Given data>
··········

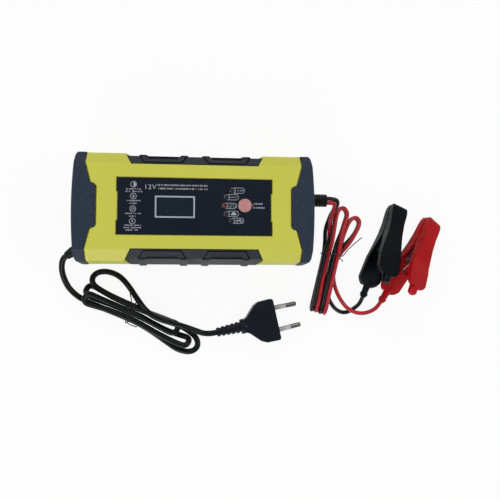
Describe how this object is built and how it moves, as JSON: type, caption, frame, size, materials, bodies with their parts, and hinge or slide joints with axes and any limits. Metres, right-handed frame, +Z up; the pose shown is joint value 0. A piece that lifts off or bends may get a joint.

··········

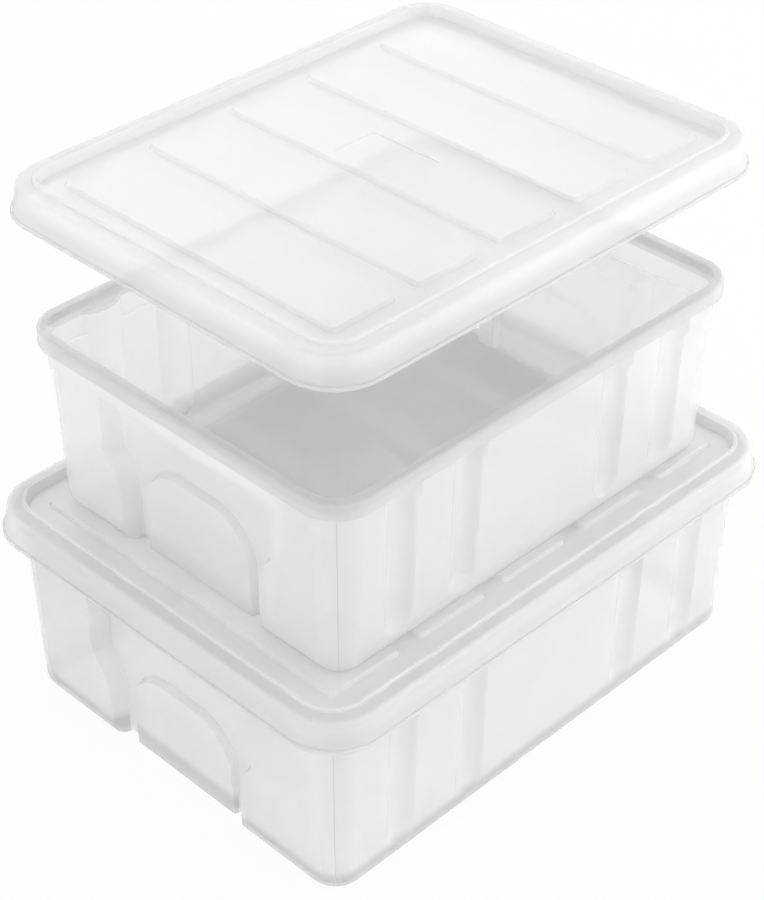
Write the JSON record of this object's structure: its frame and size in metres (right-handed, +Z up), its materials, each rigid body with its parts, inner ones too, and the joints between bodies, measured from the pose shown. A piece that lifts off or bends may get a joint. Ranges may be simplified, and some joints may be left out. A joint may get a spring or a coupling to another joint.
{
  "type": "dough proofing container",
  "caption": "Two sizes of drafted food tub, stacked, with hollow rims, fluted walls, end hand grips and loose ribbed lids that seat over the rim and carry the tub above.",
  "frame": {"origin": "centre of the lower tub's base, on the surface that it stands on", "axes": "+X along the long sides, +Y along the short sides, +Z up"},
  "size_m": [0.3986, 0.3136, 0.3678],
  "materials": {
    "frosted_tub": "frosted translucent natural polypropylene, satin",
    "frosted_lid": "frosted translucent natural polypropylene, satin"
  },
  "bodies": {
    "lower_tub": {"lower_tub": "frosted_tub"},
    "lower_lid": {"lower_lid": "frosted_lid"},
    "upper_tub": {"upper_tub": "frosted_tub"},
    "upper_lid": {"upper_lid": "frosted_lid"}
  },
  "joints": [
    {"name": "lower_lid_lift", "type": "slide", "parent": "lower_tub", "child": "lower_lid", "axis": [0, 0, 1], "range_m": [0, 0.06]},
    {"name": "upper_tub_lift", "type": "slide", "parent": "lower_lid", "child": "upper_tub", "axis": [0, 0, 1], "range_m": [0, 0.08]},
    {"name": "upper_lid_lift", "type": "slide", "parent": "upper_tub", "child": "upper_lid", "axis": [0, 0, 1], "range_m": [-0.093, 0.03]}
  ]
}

··········

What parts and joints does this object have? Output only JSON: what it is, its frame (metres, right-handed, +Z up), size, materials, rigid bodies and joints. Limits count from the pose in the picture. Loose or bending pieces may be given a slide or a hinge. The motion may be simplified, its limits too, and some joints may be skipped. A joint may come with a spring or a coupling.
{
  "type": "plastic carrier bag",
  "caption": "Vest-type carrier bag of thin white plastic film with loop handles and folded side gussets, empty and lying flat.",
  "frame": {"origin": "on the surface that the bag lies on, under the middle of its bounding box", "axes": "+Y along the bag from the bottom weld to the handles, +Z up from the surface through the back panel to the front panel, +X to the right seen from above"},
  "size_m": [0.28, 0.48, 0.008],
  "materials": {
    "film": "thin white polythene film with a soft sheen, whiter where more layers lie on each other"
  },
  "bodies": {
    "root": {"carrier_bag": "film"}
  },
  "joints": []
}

··········

Stated exercise> Look through the entries above for the word "each". Copy every line where it shows up.

Problem solution>
Write the JSON record of this object's structure: its frame and size in metres (right-handed, +Z up), its materials, each rigid body with its parts, inner ones too, and the joints between bodies, measured from the pose shown. A piece that lifts off or bends may get a joint. Ranges may be simplified, and some joints may be left out. A joint may get a spring or a coupling to another joint.
    "film": "thin white polythene film with a soft sheen, whiter where more layers lie on each other"